### Stated goal:
Show every line that has the string "object" in it.
* Begin *
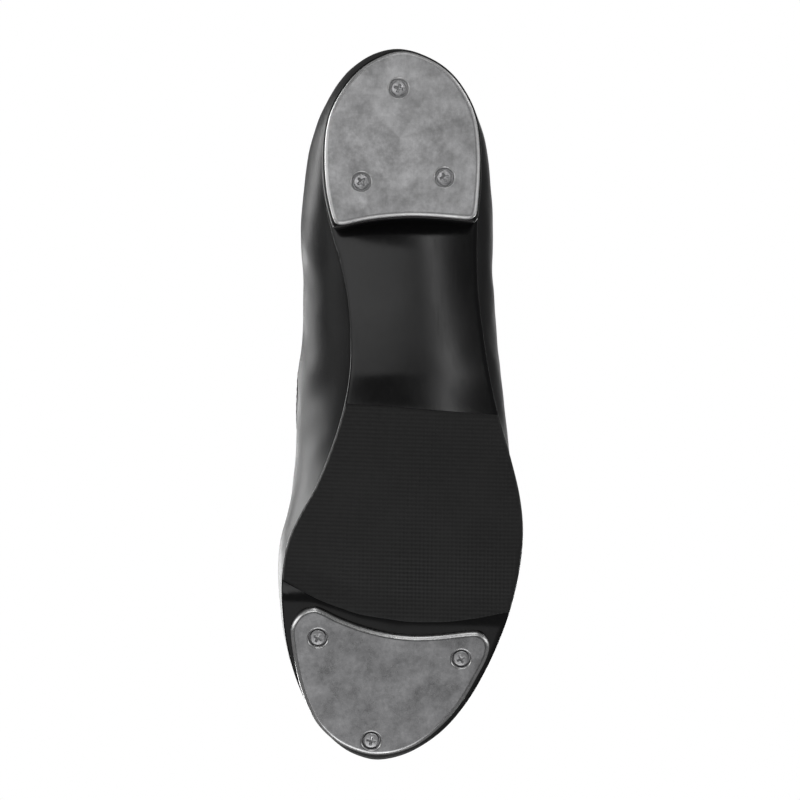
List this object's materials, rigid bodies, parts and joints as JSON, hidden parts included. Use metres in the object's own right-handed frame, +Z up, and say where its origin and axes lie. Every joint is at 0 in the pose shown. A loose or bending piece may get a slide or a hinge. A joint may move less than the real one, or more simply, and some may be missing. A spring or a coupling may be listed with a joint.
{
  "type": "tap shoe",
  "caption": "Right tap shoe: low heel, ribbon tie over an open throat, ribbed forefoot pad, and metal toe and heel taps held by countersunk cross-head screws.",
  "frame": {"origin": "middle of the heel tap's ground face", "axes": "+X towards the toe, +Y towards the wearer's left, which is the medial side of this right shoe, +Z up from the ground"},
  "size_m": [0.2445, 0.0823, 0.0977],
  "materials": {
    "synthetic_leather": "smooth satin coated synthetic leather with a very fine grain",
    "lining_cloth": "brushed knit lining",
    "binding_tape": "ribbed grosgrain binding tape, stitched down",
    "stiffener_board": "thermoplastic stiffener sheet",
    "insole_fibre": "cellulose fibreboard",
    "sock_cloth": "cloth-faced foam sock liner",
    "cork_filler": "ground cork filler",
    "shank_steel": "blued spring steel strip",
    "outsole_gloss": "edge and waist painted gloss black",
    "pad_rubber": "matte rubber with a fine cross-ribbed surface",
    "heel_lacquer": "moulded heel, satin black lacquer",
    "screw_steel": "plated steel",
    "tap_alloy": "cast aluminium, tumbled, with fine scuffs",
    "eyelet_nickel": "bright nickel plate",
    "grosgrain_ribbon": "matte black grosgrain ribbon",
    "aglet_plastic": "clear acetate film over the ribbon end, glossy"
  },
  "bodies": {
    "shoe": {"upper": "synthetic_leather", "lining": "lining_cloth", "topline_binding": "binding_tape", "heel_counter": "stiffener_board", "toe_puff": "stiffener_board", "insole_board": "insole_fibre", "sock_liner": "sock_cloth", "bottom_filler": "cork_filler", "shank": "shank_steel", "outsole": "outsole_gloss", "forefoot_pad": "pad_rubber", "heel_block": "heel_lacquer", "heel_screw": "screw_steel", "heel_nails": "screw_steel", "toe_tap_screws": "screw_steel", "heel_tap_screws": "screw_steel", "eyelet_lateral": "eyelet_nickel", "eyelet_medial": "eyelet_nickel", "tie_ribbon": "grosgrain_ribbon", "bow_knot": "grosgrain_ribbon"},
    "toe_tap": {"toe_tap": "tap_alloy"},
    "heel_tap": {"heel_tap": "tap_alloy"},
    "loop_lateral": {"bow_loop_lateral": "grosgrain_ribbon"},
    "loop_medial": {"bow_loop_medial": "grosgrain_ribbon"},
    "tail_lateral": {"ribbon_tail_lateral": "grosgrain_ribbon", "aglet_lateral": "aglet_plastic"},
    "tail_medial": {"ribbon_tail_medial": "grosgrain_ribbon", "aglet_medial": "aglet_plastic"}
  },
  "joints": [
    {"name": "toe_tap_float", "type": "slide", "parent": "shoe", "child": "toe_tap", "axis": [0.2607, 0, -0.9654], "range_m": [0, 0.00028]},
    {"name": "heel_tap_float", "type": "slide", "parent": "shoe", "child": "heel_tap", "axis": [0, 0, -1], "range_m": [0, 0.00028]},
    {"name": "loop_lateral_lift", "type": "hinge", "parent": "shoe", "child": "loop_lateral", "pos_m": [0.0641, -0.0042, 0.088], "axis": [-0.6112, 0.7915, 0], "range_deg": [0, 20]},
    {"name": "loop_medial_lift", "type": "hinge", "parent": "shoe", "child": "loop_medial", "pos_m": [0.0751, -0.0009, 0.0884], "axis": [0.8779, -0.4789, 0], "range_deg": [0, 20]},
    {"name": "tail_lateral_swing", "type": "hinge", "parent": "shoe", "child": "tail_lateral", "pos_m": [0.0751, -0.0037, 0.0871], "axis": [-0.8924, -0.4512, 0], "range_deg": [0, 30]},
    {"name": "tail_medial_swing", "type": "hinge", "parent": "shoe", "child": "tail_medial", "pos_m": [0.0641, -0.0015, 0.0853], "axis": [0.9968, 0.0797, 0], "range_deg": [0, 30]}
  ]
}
* End *
* Begin *
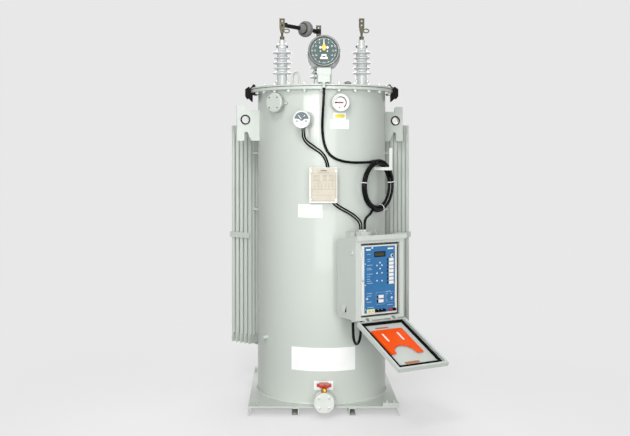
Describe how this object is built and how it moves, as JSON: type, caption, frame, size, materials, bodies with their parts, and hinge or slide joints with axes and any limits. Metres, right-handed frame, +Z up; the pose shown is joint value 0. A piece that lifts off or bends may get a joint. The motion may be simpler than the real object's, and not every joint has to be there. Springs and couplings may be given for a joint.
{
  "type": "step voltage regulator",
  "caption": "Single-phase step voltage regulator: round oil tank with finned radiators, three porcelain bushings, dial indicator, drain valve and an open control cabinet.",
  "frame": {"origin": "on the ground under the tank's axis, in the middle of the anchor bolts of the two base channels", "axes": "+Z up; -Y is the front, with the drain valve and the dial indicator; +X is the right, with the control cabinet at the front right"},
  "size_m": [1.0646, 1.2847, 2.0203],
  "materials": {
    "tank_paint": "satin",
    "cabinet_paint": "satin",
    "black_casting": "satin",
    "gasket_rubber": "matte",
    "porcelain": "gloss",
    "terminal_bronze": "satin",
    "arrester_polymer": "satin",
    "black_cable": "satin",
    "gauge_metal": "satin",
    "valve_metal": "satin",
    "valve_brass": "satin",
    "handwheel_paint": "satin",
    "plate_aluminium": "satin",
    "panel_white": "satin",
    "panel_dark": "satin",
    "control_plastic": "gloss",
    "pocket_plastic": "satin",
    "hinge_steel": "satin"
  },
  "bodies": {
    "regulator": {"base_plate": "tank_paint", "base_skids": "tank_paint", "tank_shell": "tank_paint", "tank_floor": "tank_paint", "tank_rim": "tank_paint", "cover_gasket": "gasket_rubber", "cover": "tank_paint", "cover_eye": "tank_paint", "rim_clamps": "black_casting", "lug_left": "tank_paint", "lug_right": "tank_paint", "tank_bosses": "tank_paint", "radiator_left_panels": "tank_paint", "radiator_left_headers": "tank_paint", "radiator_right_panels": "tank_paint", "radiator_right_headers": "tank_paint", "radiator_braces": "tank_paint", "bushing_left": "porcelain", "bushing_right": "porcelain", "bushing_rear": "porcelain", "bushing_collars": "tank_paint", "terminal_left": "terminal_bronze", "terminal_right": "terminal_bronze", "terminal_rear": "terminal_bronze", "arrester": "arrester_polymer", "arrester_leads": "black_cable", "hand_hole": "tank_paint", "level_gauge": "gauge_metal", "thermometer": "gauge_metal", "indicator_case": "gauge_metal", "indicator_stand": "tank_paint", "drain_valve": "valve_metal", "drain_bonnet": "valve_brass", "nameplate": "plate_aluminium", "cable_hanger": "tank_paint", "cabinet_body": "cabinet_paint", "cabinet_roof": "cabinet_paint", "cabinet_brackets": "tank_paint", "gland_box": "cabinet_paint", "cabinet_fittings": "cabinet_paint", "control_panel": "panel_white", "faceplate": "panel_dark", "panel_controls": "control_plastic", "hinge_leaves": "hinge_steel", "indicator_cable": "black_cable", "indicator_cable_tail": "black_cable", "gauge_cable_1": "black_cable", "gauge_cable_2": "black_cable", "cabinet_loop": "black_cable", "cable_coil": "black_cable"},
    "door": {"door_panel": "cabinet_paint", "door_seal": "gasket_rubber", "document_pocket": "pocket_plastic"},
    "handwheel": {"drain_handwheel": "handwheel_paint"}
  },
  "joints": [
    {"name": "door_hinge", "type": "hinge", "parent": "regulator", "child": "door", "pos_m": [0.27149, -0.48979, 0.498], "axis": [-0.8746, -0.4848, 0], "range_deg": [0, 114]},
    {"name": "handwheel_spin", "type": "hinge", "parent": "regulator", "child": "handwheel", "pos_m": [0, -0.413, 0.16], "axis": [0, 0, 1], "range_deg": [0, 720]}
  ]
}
* End *
* Begin *
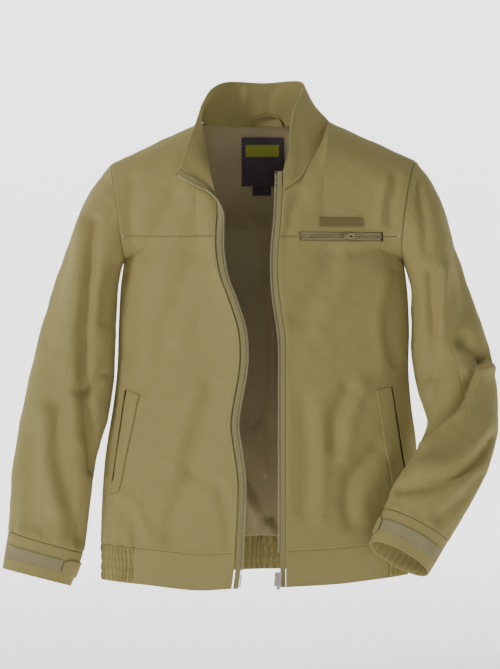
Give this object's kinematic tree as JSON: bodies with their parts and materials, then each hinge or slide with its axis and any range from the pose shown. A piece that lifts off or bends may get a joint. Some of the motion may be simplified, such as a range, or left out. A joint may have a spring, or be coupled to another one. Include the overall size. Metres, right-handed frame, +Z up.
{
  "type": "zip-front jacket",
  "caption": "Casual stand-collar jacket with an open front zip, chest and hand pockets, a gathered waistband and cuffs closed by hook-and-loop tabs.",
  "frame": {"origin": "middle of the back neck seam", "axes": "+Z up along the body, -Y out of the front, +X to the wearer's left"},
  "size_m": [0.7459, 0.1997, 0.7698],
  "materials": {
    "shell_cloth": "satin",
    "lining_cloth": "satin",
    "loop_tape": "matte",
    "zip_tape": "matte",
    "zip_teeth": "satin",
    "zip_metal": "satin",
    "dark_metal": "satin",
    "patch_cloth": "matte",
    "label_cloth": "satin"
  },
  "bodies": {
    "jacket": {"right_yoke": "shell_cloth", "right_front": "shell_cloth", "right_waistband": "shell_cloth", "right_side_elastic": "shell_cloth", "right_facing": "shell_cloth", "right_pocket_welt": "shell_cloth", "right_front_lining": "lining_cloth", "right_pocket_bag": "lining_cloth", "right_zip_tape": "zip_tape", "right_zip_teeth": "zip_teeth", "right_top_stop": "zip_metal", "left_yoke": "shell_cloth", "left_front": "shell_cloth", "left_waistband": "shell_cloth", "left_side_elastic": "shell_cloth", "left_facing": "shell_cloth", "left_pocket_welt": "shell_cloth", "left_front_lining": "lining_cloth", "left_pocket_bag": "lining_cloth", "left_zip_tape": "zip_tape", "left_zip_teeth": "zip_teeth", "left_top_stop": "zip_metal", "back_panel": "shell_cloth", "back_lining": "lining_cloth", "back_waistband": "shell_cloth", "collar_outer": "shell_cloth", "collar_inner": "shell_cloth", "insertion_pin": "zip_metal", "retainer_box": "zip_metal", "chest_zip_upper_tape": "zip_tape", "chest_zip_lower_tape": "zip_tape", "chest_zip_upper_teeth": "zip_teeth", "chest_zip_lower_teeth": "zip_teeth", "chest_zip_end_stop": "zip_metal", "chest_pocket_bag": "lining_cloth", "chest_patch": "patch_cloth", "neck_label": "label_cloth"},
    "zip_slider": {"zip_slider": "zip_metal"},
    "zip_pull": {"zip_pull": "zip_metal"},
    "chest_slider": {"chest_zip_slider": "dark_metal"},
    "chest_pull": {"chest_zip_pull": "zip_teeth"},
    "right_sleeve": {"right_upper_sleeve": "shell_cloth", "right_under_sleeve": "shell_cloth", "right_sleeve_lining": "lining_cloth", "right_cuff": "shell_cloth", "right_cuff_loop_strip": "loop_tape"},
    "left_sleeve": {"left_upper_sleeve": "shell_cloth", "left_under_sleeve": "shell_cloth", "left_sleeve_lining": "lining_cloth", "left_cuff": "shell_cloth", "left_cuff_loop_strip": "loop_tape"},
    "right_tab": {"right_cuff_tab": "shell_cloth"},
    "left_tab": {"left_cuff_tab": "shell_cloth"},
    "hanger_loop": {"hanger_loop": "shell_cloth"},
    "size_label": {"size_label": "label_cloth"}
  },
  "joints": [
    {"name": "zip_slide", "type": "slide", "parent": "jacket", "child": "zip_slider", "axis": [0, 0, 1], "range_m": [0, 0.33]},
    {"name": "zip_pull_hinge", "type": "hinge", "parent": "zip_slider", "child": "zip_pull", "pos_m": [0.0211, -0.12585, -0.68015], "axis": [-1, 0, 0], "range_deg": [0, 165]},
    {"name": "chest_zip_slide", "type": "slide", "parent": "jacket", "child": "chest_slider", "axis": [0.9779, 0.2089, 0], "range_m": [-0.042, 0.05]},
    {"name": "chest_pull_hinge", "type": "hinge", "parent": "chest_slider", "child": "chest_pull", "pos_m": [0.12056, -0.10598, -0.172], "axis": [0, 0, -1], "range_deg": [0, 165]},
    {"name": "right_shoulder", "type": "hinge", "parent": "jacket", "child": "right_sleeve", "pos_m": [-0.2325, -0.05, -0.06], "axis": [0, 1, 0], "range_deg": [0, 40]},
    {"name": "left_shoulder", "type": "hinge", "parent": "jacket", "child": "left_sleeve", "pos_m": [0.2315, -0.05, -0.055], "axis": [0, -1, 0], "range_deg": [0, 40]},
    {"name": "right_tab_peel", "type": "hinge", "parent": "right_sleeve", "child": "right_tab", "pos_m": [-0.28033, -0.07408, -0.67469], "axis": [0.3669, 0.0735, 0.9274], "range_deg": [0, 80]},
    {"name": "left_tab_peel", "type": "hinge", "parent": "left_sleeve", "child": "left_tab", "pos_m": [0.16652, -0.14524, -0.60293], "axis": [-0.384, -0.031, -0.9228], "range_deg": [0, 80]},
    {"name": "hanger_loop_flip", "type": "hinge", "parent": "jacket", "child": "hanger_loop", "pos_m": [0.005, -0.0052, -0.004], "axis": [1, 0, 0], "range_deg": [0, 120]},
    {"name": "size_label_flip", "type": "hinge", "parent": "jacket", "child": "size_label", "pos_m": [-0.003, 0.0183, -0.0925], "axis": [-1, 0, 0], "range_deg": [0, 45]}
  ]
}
* End *
### Reply to the task:
List this object's materials, rigid bodies, parts and joints as JSON, hidden parts included. Use metres in the object's own right-handed frame, +Z up, and say where its origin and axes lie. Every joint is at 0 in the pose shown. A loose or bending piece may get a slide or a hinge. A joint may move less than the real one, or more simply, and some may be missing. A spring or a coupling may be listed with a joint.
Describe how this object is built and how it moves, as JSON: type, caption, frame, size, materials, bodies with their parts, and hinge or slide joints with axes and any limits. Metres, right-handed frame, +Z up; the pose shown is joint value 0. A piece that lifts off or bends may get a joint. The motion may be simpler than the real object's, and not every joint has to be there. Springs and couplings may be given for a joint.
Give this object's kinematic tree as JSON: bodies with their parts and materials, then each hinge or slide with its axis and any range from the pose shown. A piece that lifts off or bends may get a joint. Some of the motion may be simplified, such as a range, or left out. A joint may have a spring, or be coupled to another one. Include the overall size. Metres, right-handed frame, +Z up.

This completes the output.